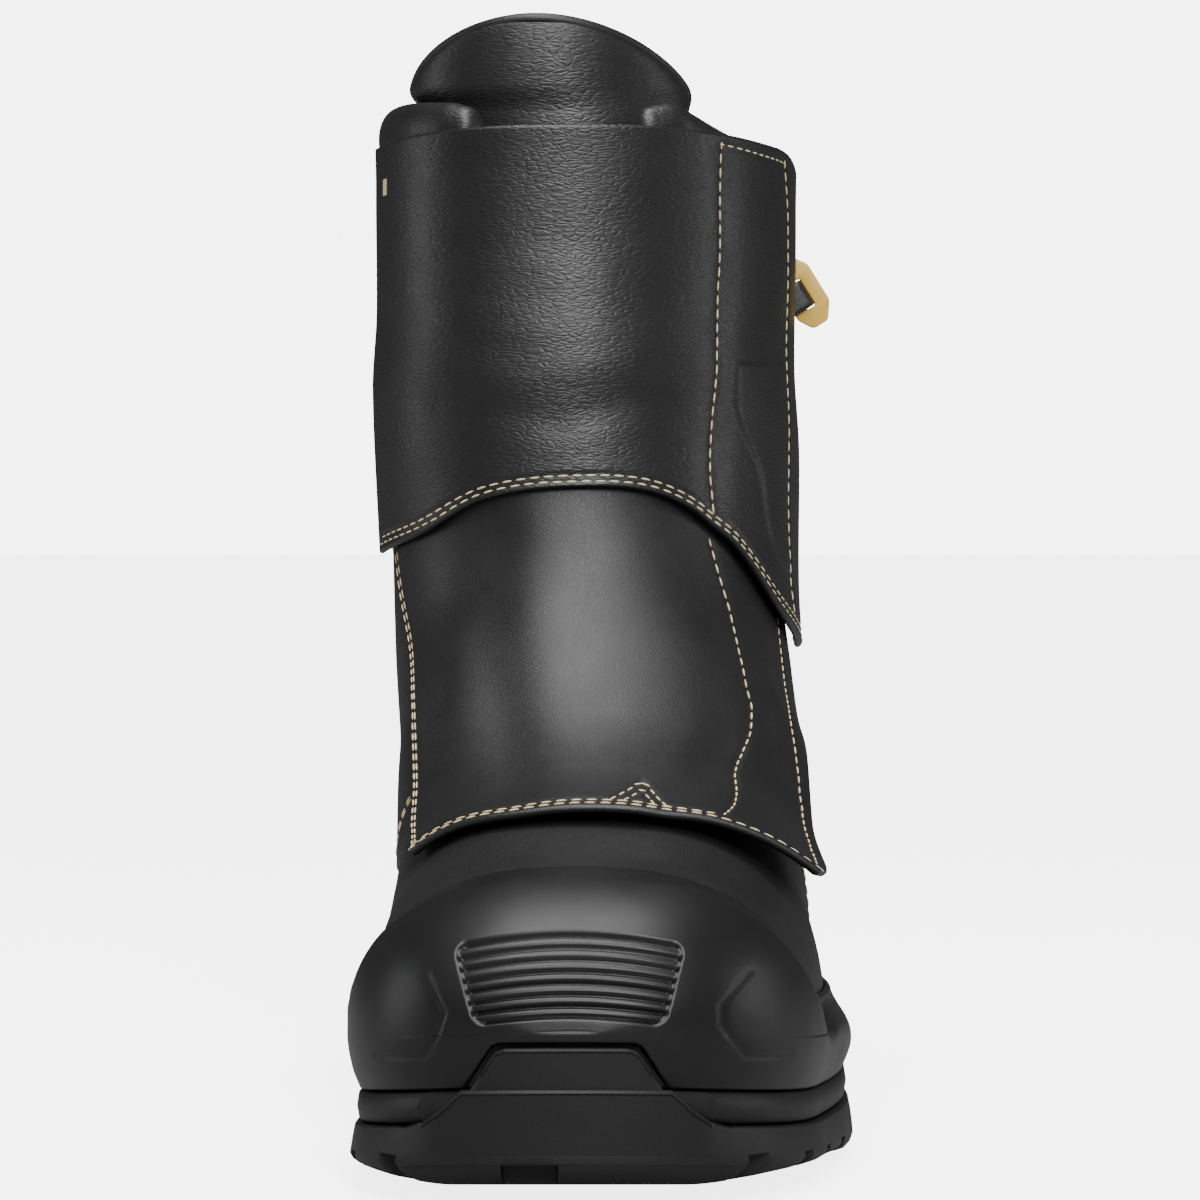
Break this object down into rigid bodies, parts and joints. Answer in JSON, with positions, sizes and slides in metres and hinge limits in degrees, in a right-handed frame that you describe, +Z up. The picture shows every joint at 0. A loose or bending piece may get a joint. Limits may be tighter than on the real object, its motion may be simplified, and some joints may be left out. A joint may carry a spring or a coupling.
{
  "type": "foundry boot",
  "caption": "Tall foundry boot with a lugged sole, ribbed toe guard, overlapping instep and shaft flaps, padded collar and a domed tongue.",
  "frame": {"origin": "on the floor, under the middle of the whole boot", "axes": "+Z up, the toe points to -Y, the outer side of the foot is +X"},
  "size_m": [0.123, 0.3134, 0.286],
  "materials": {
    "outsole_rubber": "matt moulded rubber",
    "moulded_sole": "satin moulded polyurethane",
    "moulded_guard": "satin moulded polyurethane",
    "footbed": "matt knit over foam",
    "upper_leather": "fine grain, low sheen",
    "padded_leather": "soft fine grain, low sheen",
    "flap_leather": "pebbled grain, low sheen",
    "yellow_plastic": "moulded, semi-gloss"
  },
  "bodies": {
    "root": {"outsole": "outsole_rubber", "midsole": "moulded_sole", "toe_guard": "moulded_guard", "insole": "footbed", "upper": "upper_leather", "tongue": "padded_leather", "collar": "padded_leather", "instep_flap": "flap_leather", "shaft_flap": "flap_leather", "pull_tab": "yellow_plastic", "pull_strap": "flap_leather"}
  },
  "joints": []
}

Challenge. Write the data out again in full and exactly.

Task result.
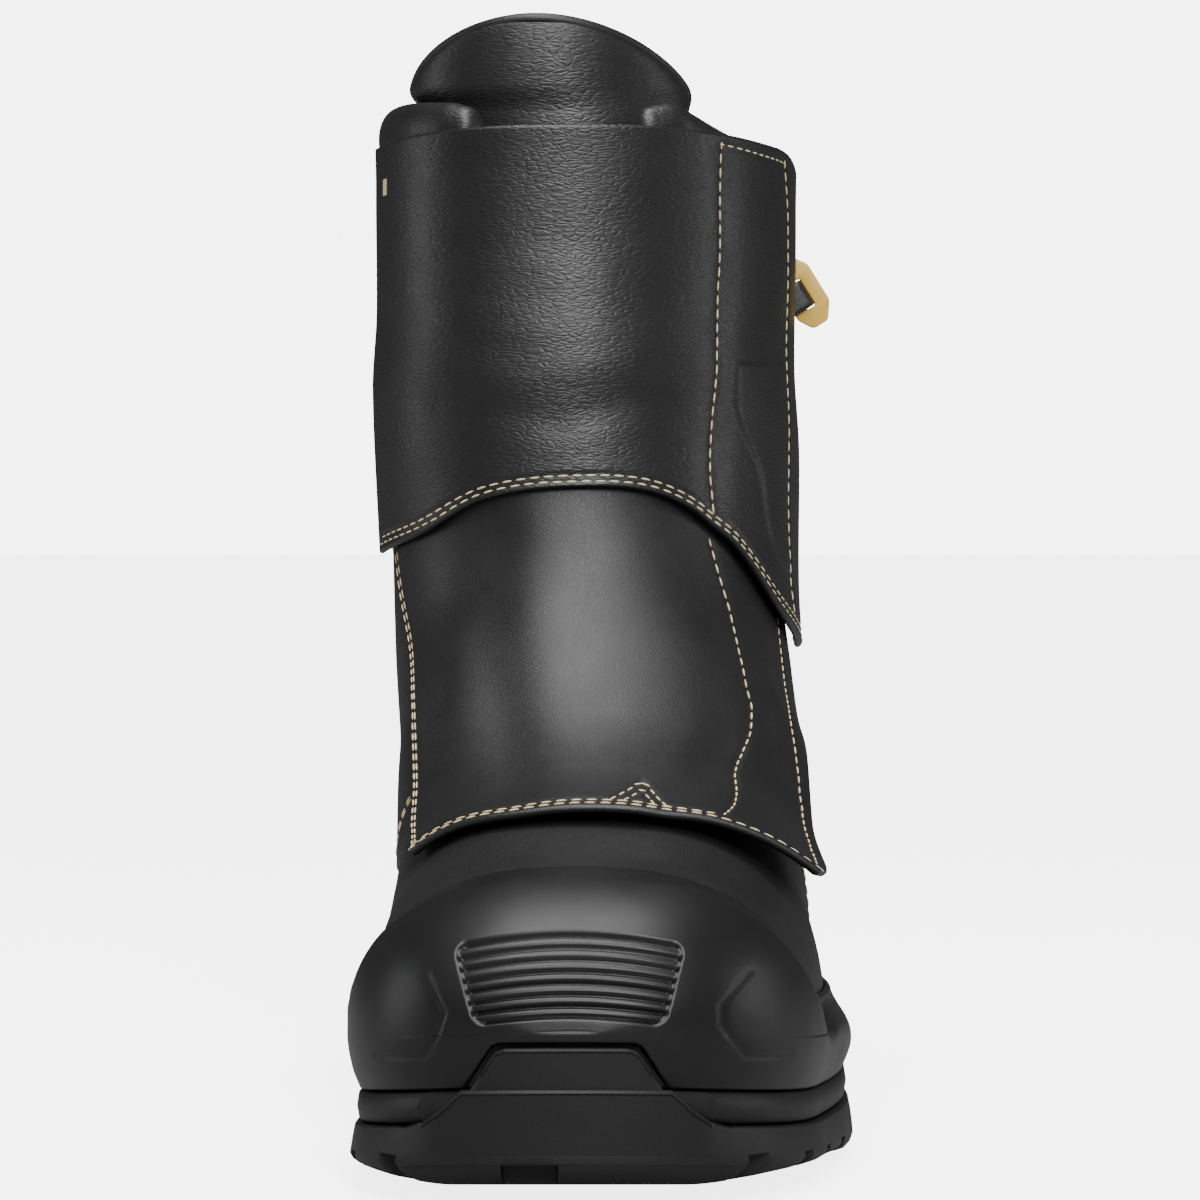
Break this object down into rigid bodies, parts and joints. Answer in JSON, with positions, sizes and slides in metres and hinge limits in degrees, in a right-handed frame that you describe, +Z up. The picture shows every joint at 0. A loose or bending piece may get a joint. Limits may be tighter than on the real object, its motion may be simplified, and some joints may be left out. A joint may carry a spring or a coupling.
{
  "type": "foundry boot",
  "caption": "Tall foundry boot with a lugged sole, ribbed toe guard, overlapping instep and shaft flaps, padded collar and a domed tongue.",
  "frame": {"origin": "on the floor, under the middle of the whole boot", "axes": "+Z up, the toe points to -Y, the outer side of the foot is +X"},
  "size_m": [0.123, 0.3134, 0.286],
  "materials": {
    "outsole_rubber": "matt moulded rubber",
    "moulded_sole": "satin moulded polyurethane",
    "moulded_guard": "satin moulded polyurethane",
    "footbed": "matt knit over foam",
    "upper_leather": "fine grain, low sheen",
    "padded_leather": "soft fine grain, low sheen",
    "flap_leather": "pebbled grain, low sheen",
    "yellow_plastic": "moulded, semi-gloss"
  },
  "bodies": {
    "root": {"outsole": "outsole_rubber", "midsole": "moulded_sole", "toe_guard": "moulded_guard", "insole": "footbed", "upper": "upper_leather", "tongue": "padded_leather", "collar": "padded_leather", "instep_flap": "flap_leather", "shaft_flap": "flap_leather", "pull_tab": "yellow_plastic", "pull_strap": "flap_leather"}
  },
  "joints": []
}